I agree that divergences can provide powerful signals when used properly (e.g., divergences should be ignored in strong trends) and I certainly look for them as price approaches key reference points. I don't have a problem with indicators provided that the trader does not make decisions based on those lagging indicators. However, using indicators to see what is already in the chart is not a bad way to use them. In other words, using them as a "crutch for the eye" is one way of putting them to good use because sometimes it is easier to see pattern formations in an indicator then in a chart, but keep in mind that those signals/patterns are already present in the price action. For example, how does price behave when a divergence is being formed? Well, in an uptrend, the subsequent upswings get shorter and shorter indicating a loss of momentum. Another way to put it is that price goes up less points on each subsequent upswing or it takes more bars to cover the same distance as the previous swing. You really don't need an indicator to see this. I primarily analyze price action and use market internals (Tick, volume, bid/ask) to look for divergences. Basically, I trade market development and market structure using the Market Profile graphic.

The problem I see with traders and indicators is that traders tend to spend way too much time focusing on which indicators to use and tweaking indicator parameters thinking that the "perfect" indicator and indicator settings will be the key to a profitable trading. This is the wrong path to successful trading, IMO. Most traders use indicators and most traders fail. If you want to succeed you need to do something different then the majority of traders. Most traders, I believe, use indicators because they want green light/red light signals and don't want to think for themselves.

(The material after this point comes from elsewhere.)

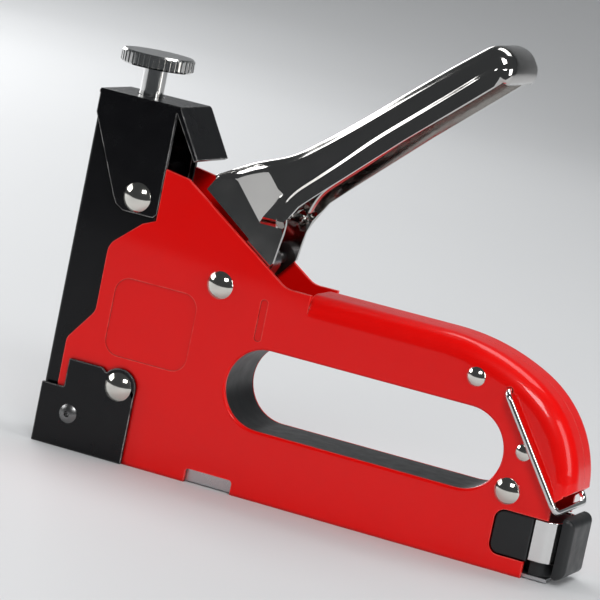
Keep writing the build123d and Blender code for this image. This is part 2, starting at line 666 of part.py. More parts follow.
def magazine_tray():
    """Sliding floor with turned-up sides."""
    inner = TRAY_HALF - TRAY_SHEET
    floor_top = TRAY_FLOOR[1]
    above = TRAY_LIP_TOP + 1
    solid = block(TRAY_X, (-TRAY_HALF, TRAY_HALF), (TRAY_FLOOR[0], TRAY_LIP_TOP))
    solid -= block((TRAY_X[0] - 1, TRAY_X[1] + 1), (-inner, inner), (floor_top, above))
    solid -= block((BUTTON_X[0] - 1.4, BEHIND), (-BEYOND, BEYOND), (floor_top, above))
    for rivet_x, rivet_y in TRAY_RIVETS:
        solid -= pin_z(rivet_x, rivet_y, TRAY_RIVET_R, 0, floor_top + 1)
    nose_end, nose_half = TRAY_NOSE
    side = block((-1, nose_end), (nose_half, BEYOND), (-1, above))
    return solid - side - side.mirror(Plane.XZ)


def staple_rail():
    """Rail on the tray that the staples sit astride, slotted along its top for the pusher."""
    inside_x = (RAIL_X[0] + 1.2, RAIL_X[1] - 1.2)
    inner = RAIL_HALF - RAIL_WALL
    solid = block(RAIL_X, (-RAIL_HALF, RAIL_HALF), (TRAY_FLOOR[1] + GAP, RAIL_TOP))
    solid -= block(inside_x, (-inner, inner), (TRAY_FLOOR[1] + 1.1, RAIL_TOP - RAIL_WALL))
    solid -= block(inside_x, (-RAIL_SLOT_HALF, RAIL_SLOT_HALF), (RAIL_TOP - 2, RAIL_TOP + 1))
    return solid - pin_x(0, ROD_Z, ROD_R, 0, BEHIND)


def guide_rod():
    """Rod that carries the pusher and its spring."""
    return pin_x(0, ROD_Z, ROD_R - 0.01, *ROD_X)


def staple_pusher():
    """Block that pushes the staples forward along the rail."""
    above_rail = RAIL_TOP + 0.25
    inner = PUSHER_HALF - 1.0
    solid = block(PUSHER_X, (-PUSHER_HALF, PUSHER_HALF), PUSHER_Z)
    solid -= block((0, PUSHER_X[1] + 1), (-inner, inner), (0, above_rail))
    tongue = block(COLLAR_X, (-RAIL_SLOT_HALF + 0.3, RAIL_SLOT_HALF - 0.3), (ROD_Z, above_rail + 0.5))
    collar = pin_x(0, ROD_Z, COLLAR_R, *COLLAR_X)
    return solid + tongue + collar - pin_x(0, ROD_Z, ROD_R + 0.06, 0, PUSHER_X[1] + 1)


def pusher_spring():
    """Long light spring on the rod behind the pusher."""
    radius, wire, turns = 2.4, 0.6, 24
    start, end = COLLAR_X[1] + 0.1, RAIL_X[1] - 1.3
    length = end - start - wire
    return Pos(start + wire / 2, 0, ROD_Z) * Rot(0, 90, 0) * coil(radius, wire, length / turns, length)


# ---------------------------------------------------------------- rear latch
def latch_body():
    """Plastic block that closes the back of the rail and holds the pinch buttons."""
    z = (TRAY_FLOOR[1] + GAP, LATCH_TOP)
    neck_x, neck_half = LATCH_NECK
    back_x, back_half = LATCH_BACK
    back = block(back_x, (-back_half, back_half), z)
    corners = [e for e in back.edges().filter_by(Axis.Z) if e.center().X > back_x[1] - 0.1]
    solid = block(neck_x, (-neck_half, neck_half), z) + fillet(corners, LATCH_CORNER_R)
    for x, y in TRAY_RIVETS:
        solid -= pin_z(x, y, TRAY_RIVET_R, 0, TRAY_RIVET_TOP)
    return solid - pin_x(0, ROD_Z, ROD_R, 0, ROD_X[1])


def left_button():
    """Pinch button that fills the window in the shell."""
    solid = block(BUTTON_X, BUTTON_Y, BUTTON_Z)
    front = [e for e in solid.edges().filter_by(Axis.Y) if e.center().X < BUTTON_X[0] + 0.1]
    solid = fillet(front, BUTTON_CORNER_R)
    rim = solid.edges().group_by(Axis.Y)[0]
    return fillet(rim, BUTTON_RIM_R)


def left_button_spring():
    """Bowed leaf between the block and the button."""
    x0, x1 = BUTTON_X[0] + 1.0, BUTTON_X[1] - 1.0
    y_in, y_out = -LATCH_NECK[1] - GAP, BUTTON_Y[1] + 0.1
    z, height, sheet = 8.0, 6.0, 0.3
    mid = (x0 + x1) / 2
    outer = ThreePointArc((x0, y_in - sheet, z), (mid, y_out, z), (x1, y_in - sheet, z))
    inner = ThreePointArc((x1, y_in, z), (mid, y_out + sheet, z), (x0, y_in, z))
    face = make_face(Wire([outer, Line(outer @ 1, inner @ 0), inner, Line(inner @ 1, outer @ 0)]))
    return extrude(face, amount=height, dir=(0, 0, 1))


def latch_plate():
    """Bright plate wrapped round the block behind the buttons."""
    solid = block(PLATE_X, (-PLATE_HALF, PLATE_HALF), PLATE_Z)
    corners = [e for e in solid.edges().filter_by(Axis.Z) if e.center().X > PLATE_X[1] - 0.1]
    solid = fillet(corners, PLATE_CORNER_R)
    inner = PLATE_HALF - PLATE_SHEET
    core = block((PLATE_X[0] - 10, PLATE_X[1] - PLATE_SHEET - 0.1), (-inner, inner), (0, 30))
    corners = [e for e in core.edges().filter_by(Axis.Z) if e.center().X > PLATE_X[0]]
    return solid - fillet(corners, PLATE_CORNER_R - PLATE_SHEET)


def rear_cap():
    """Rounded plastic end that the magazine is pulled out by."""
    solid = block((END_START, OVERALL_LENGTH), (-END_HALF, END_HALF), END_Z)
    back = [e for e in solid.edges() if e.center().X > OVERALL_LENGTH - 0.01]
    solid = fillet(back, END_BACK_R)
    sides = [e for e in solid.edges().filter_by(Axis.X) if abs(e.center().Y) > END_HALF - 0.8]
    return fillet(sides, END_SIDE_R)


def tray_rivets():
    """Rivets that hold the latch block down on the tray."""
    pins = []
    for x, y in TRAY_RIVETS:
        pins.append(pin_z(x, y, TRAY_RIVET_R, TRAY_FLOOR[0] + GAP, TRAY_RIVET_TOP))
    return Compound(children=pins)


# ---------------------------------------------------------------- fixed fasteners and spacers
def lever_rivet():
    """Large rivet that the squeeze lever turns on."""
    return through_rivet(*PIVOT, LEVER_SHANK, *LEVER_HEAD)


def nose_rivet():
    """Rivet through the nose plates, shells, channel and nose block."""
    return through_rivet(*NOSE_RIVET, SHANK, *NOSE_HEAD, BODY_HALF + SHEET)


def upper_rivet():
    """Rivet through the shells high at the back."""
    return through_rivet(*UPPER_RIVET, SMALL_SHANK, *UPPER_HEAD)


def latch_rivet():
    """Rivet through the shells above the pinch buttons."""
    return through_rivet(*LATCH_RIVET, SHANK, *LATCH_HEAD)


def bail_stop_rivet():
    """Small rivet that the folded wire lock rests against."""
    return through_rivet(*BAIL_STOP, SMALL_SHANK, *STOP_HEAD)


def spacer_tubes():
    """Sleeves that hold the shells apart on the rear rivets."""
    half = SHELL_IN - SPACER_END
    tubes = []
    for x, z, r in [(*UPPER_RIVET, SMALL_SHANK), (*LATCH_RIVET, SHANK), (*BAIL_STOP, SMALL_SHANK)]:
        tubes.append(pin_y(x, z, r + SPACER_WALL, -half, half) - pin_y(x, z, r + FIT))
    return Compound(children=tubes)


# ---------------------------------------------------------------- write every piece
def mirrored(piece):
    """The matching piece of the right side."""
    return piece.mirror(Plane.XZ)


shell = left_shell()
nose_plate = left_nose_plate()
button = left_button()
button_spring = left_button_spring()
pieces = {
    "left_shell": shell,
    "right_shell": mirrored(shell),
    "slot_liner": slot_liner(),
    "front_channel": front_channel(),
    "left_nose_plate": nose_plate,
    "right_nose_plate": mirrored(nose_plate),
    "spring_cap": spring_cap(),
    "nose_block": nose_block(),
    "rubber_stop": rubber_stop(),
    "nose_eyelets": nose_eyelets(),
    "cap_rivets": cap_rivets(),
    "cap_nut": cap_nut(),
    "lever_rivet": lever_rivet(),
    "nose_rivet": nose_rivet(),
    "upper_rivet": upper_rivet(),
    "latch_rivet": latch_rivet(),
    "bail_stop_rivet": bail_stop_rivet(),
    "spacer_tubes": spacer_tubes(),
    "feed_channel": feed_channel(),
    "tension_knob": tension_knob(),
    "tension_screw": tension_screw(),
    "spring_seat": spring_seat(),
    "main_spring": main_spring(),
    "plunger": plunger(),
    "driver_blade": driver_blade(),
    "blade_rivets": blade_rivets(),
    "lever_handle": lever_handle(),
    "lifter_arm": lifter_arm(),
    "lifter_rivet": lifter_rivet(),
    "pivot_bush": pivot_bush(),
    "lever_return_spring": lever_return_spring(),
    "bail_wire": bail_wire(),
    "magazine_tray": magazine_tray(),
    "staple_rail": staple_rail(),
    "guide_rod": guide_rod(),
    "staple_pusher": staple_pusher(),
    "pusher_spring": pusher_spring(),
    "latch_body": latch_body(),
    "left_button": button,
    "right_button": mirrored(button),
    "left_button_spring": button_spring,
    "right_button_spring": mirrored(button_spring),
    "latch_plate": latch_plate(),
    "rear_cap": rear_cap(),
    "tray_rivets": tray_rivets(),
}

os.makedirs("parts", exist_ok=True)
for name, piece in pieces.items():
    export_step(Pos(-OVERALL_LENGTH / 2, 0, 0) * piece, f"parts/{name}.step")
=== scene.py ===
import json
import math

import bmesh
import bpy
import numpy as np
from mathutils import Matrix, Vector
from mathutils.geometry import delaunay_2d_cdt


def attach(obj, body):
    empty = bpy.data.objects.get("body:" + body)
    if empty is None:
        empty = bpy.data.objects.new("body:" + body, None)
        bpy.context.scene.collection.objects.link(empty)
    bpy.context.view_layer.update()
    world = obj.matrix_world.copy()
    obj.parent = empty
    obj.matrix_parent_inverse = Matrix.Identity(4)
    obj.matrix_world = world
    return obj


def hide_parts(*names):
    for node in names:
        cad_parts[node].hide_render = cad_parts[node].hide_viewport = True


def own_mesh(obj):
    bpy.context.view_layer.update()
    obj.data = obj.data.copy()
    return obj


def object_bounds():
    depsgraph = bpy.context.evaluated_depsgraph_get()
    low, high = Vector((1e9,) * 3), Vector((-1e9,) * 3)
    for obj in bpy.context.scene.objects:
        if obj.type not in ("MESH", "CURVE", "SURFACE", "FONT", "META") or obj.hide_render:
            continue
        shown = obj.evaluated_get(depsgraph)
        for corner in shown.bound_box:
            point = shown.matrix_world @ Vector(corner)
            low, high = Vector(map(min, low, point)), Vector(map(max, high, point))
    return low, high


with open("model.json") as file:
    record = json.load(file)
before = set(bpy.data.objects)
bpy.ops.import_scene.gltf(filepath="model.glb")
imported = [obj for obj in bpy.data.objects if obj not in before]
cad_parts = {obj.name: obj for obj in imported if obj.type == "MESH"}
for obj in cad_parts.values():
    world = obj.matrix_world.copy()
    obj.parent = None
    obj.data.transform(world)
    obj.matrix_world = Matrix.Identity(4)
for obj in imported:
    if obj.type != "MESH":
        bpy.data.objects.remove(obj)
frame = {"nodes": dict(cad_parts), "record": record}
cad_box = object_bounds()

MM = 0.001


# ---------------------------------------------------------------- camera, floor and light
CAMERA_PLACE = Vector((0.33914, -0.95137, 0.20895))
CAMERA_TARGET = Vector((-0.0132, 0.0, 0.0567))
CAMERA_ROLL = math.radians(11.70)
CAMERA_LENS = 220.3
SENSOR_WIDTH = 36.0
CAMERA_CLIP = (0.01, 50.0)

WORLD_COLOUR = (0.90, 0.95, 1.0, 1)
WORLD_STRENGTH = 0.06
LIGHT_TARGET = (0, 0, 0.06)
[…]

Once I removed indicators from my charts, I started to focus on more important things, such as reading price action, understanding how the markets I trade move, focusing on risk/reward and money management, determining whether buyers or sellers are stronger, and identifying where the longer-timeframe players are jumping into the market. The point I'm trying to make is that indicators only "indicate" what is already in the price and one should learn to read price action before starting to rely on indicators. I believe that when traders learn to interpret price action, traders will realize that indicators are useless for the most part. I believe focusing on market-generated information, instead of indicators (which are a derivative of price), is essential for developing a robust and sound trading methodology that will withstand the test of time.


Last edited by ant; 10-16-2006 at 01:10 AM.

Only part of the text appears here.